Hi Safehaven,
If you do get sheep, they will be very lucky sheep! For years, I've kept a few pet sheep on about 4 acres. I've never found the need to poo pick or harrow the small amount of sheep poo that goes over that large amount of land. You may find the same. However, if they have an area they like to like down in or spend time in (mine have a big field shelter) then you will want to keep those areas clean so that they don't like in muck and attract flies, leading to fly strike.
If you get sheep or lambs that haven't been bottle-fed or tamed by someone else, you may have some difficulty getting to know your sheep in such a large area. While some will come to bucket, others may not. Depending on the breed, they may or may not be "flighty".
Therefore you may want to create a smaller enclosure to start with. When I first got sheep many years ago, I had 5 Dorper cross ewes. I put them in a relatively small enclosure to begin with until they could stand me being in there with them, take food from a bucket, then from my hand, etc. I then made the enclosure bigger and bigger until they had the whole of the place. I got them used to being fed inside 4 hurdles, so that when I did have to trim their hooves they were easily "caught".
Some people divide their pasture into 2 or more sections for the purposes of keeping worms down, which I am sure you will read about in the books. However, as my sheep got older they kind of figure out where they would be in summer and where they would be in winter, when the ponies ate down half the grass anyway, so they developed their own natural rotation.

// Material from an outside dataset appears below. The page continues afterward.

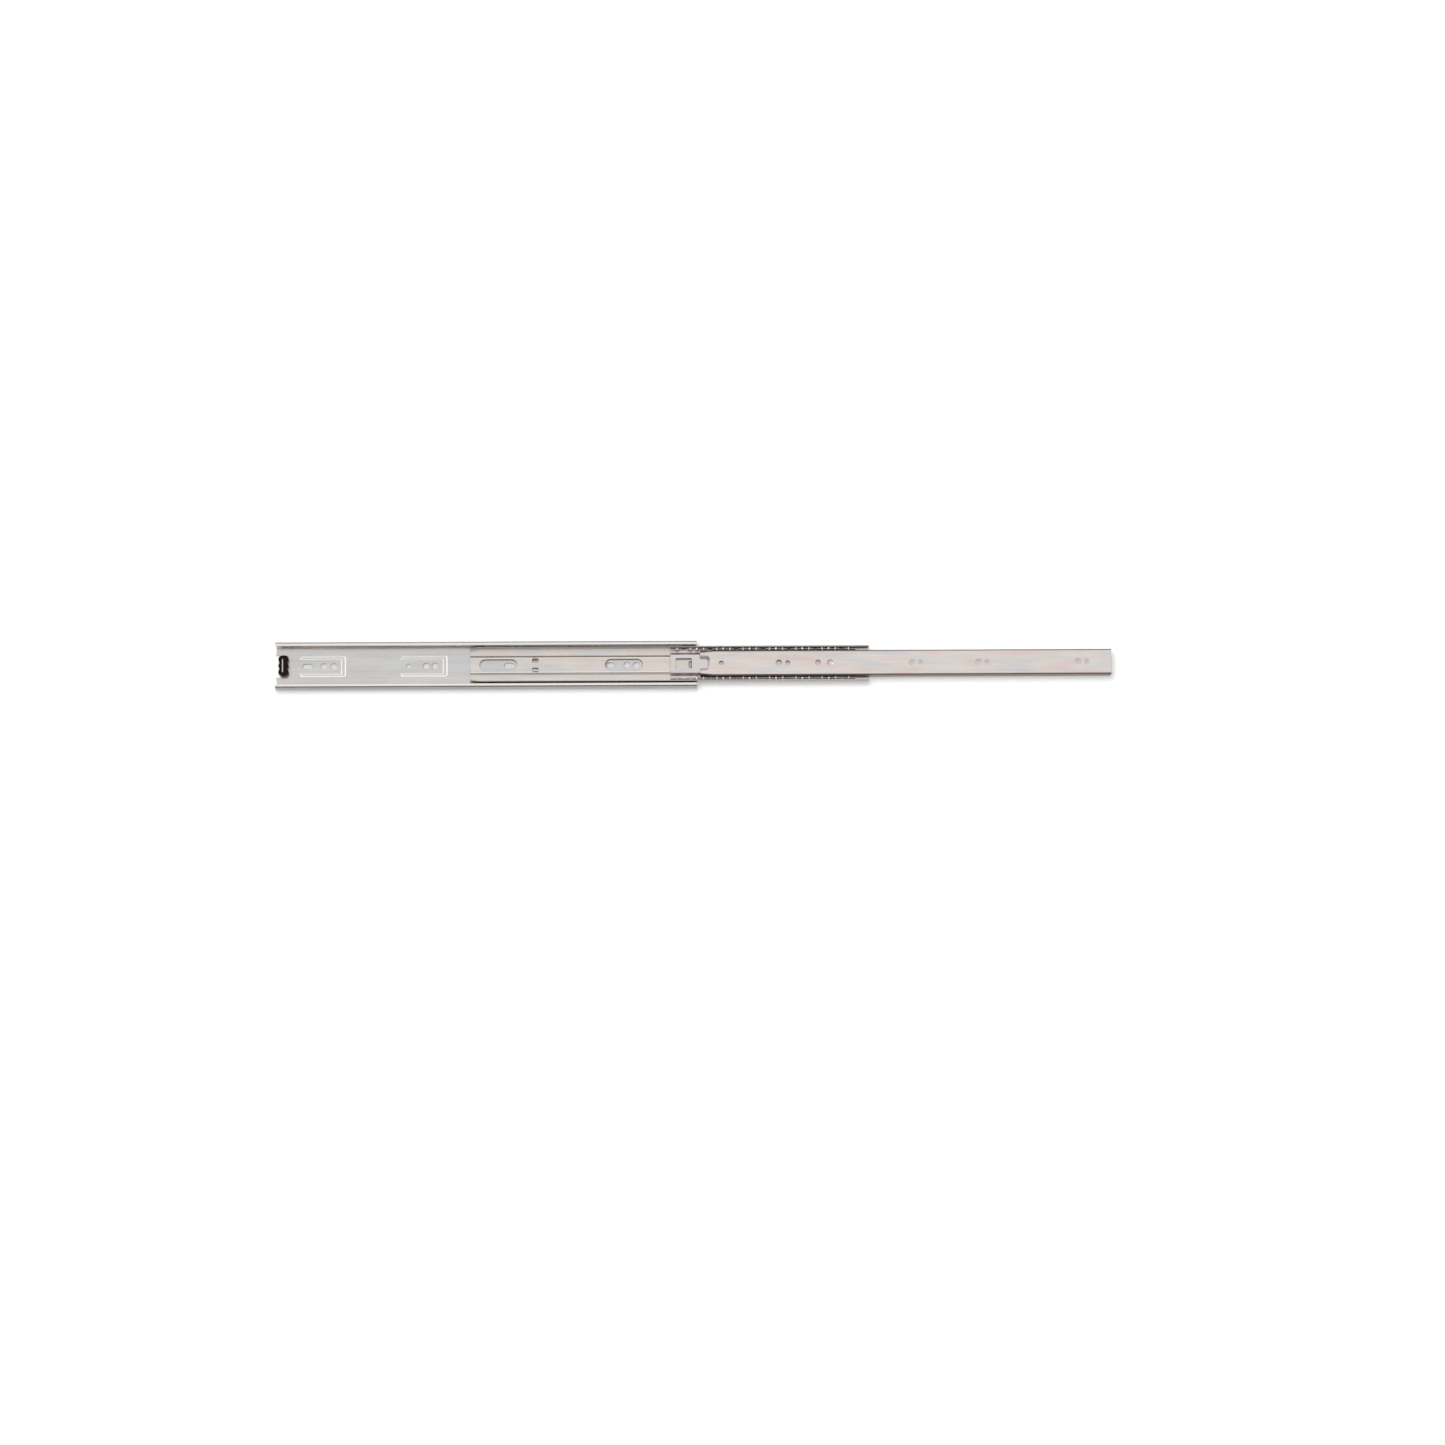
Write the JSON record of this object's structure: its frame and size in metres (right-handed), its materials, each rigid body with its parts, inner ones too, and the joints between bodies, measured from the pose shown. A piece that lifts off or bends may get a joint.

While I don't poo pick the field for them (I do for the horse poo) I do keep their shelter relatively clean. When they were in smaller enclosures I poo-picked in order to reduce flies, make sure their fleeces had a good chance of staying clean, and because it was an activity that put me near them without directly addressing them. They started following me around as I cleaned up, in fact.
Eventually, some of them became incredibly friendly, while others were just "tame" in that they would be lured by buckets and put up with me doing work on them.
Hope that helps.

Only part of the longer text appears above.